Ce réseau scolaire est l’institution principale du Hezbollah qui lui permet d’homogénéiser la communauté chiite en endoctrinant les enfants dès le plus tendre âge et en leur laissant peu de place à l’esprit critique. Au sein de ces établissements, la doctrine de la Wilayat el-faqih et le culte du martyre  occupent une place d’honneur,  ce qui fait que l’autorité du mouvement et de sa "résistance" sont sacralisés.

Parallèlement aux écoles, la formation pro-iranienne a créé les scouts Al-Mahdi. Au programme, la question du jihad et le culte du martyre sont bien présents, comme un avant-goût du service militaire et de l’enrôlement dans les rangs de la milice.

Presque quotidiennement, depuis le 8 octobre, date à laquelle le Hezbollah a lancé sa guerre d’appui à Gaza, des membres de la milice chiite sont tués dans la guerre frontalière avec Israël. Leurs proches sont assurés que ces sacrifices ne sont pas faits en vain et leurs funérailles sont entourées d’une grande solennité. Les combattants, jeunes et moins jeunes, sont célébrés comme s’ils avaient achevé l’exploit ultime.
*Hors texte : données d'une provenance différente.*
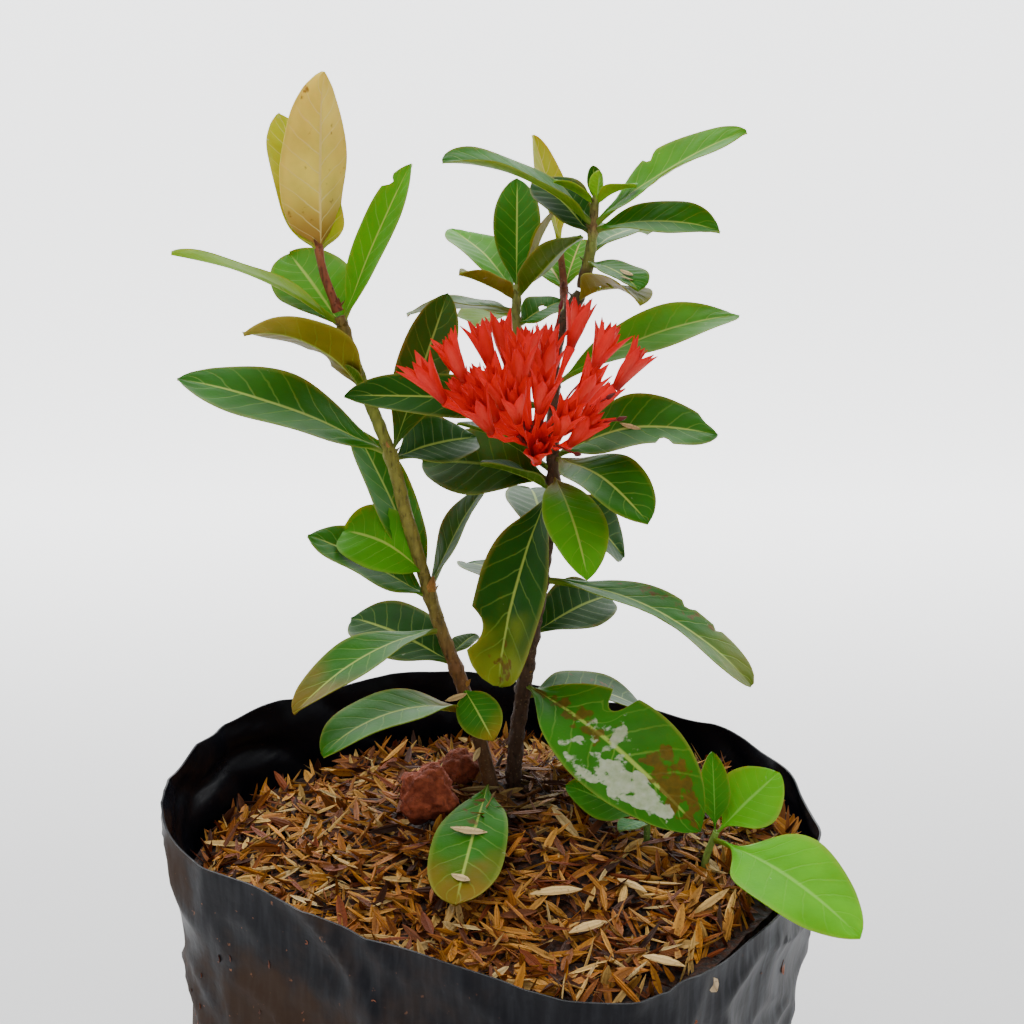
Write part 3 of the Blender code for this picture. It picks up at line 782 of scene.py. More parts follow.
leftTip = {
    "stem": ((-32.2, -2, 239, 1.0), (-35, -2, 247, 0.9), (-36, -2, 253, 0.8)),
    "colours": ((239, 128, 62, 40), (253, 150, 84, 54)),
    "nodes": (239.5, 252), "rough": 0.04,
    "leaves": (
        leaf(
            252, 314, 90, 10, 0, 35, 16.5, 12, "young", base=paint(160, 120, 50), outline=broadOutline,
            brown=((0.5, 0, 0.6, 1.3, 0.26),),
        ),
        leaf(251, 124, 68, 10, 0, 32, 15, 12, "lime", outline=broadOutline, sway=0.04),
    ),
}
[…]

Le secrétaire général de la formation armée a demandé qu’ils soient considérés comme ayant sacrifié leur vie "sur le chemin de Jérusalem", en écho au nom donné par le Hamas à son opération "Déluge d’Al-Aqsa". Aux yeux de la République islamique d’Iran et du Hezbollah,  il y a donc une véritable fixation sur la Grande Mosquée, deuxième lieu saint de l’islam, aujourd’hui sous autorité israélienne.

C’est sa reconquête guerrière, comme devoir religieux,  que magnifie le Hezbollah, à l’occasion de la Achoura. Une reconquête pour laquelle il a déjà  "offert", depuis le 7 octobre, plus de 364 "martyrs" au détriment du Liban.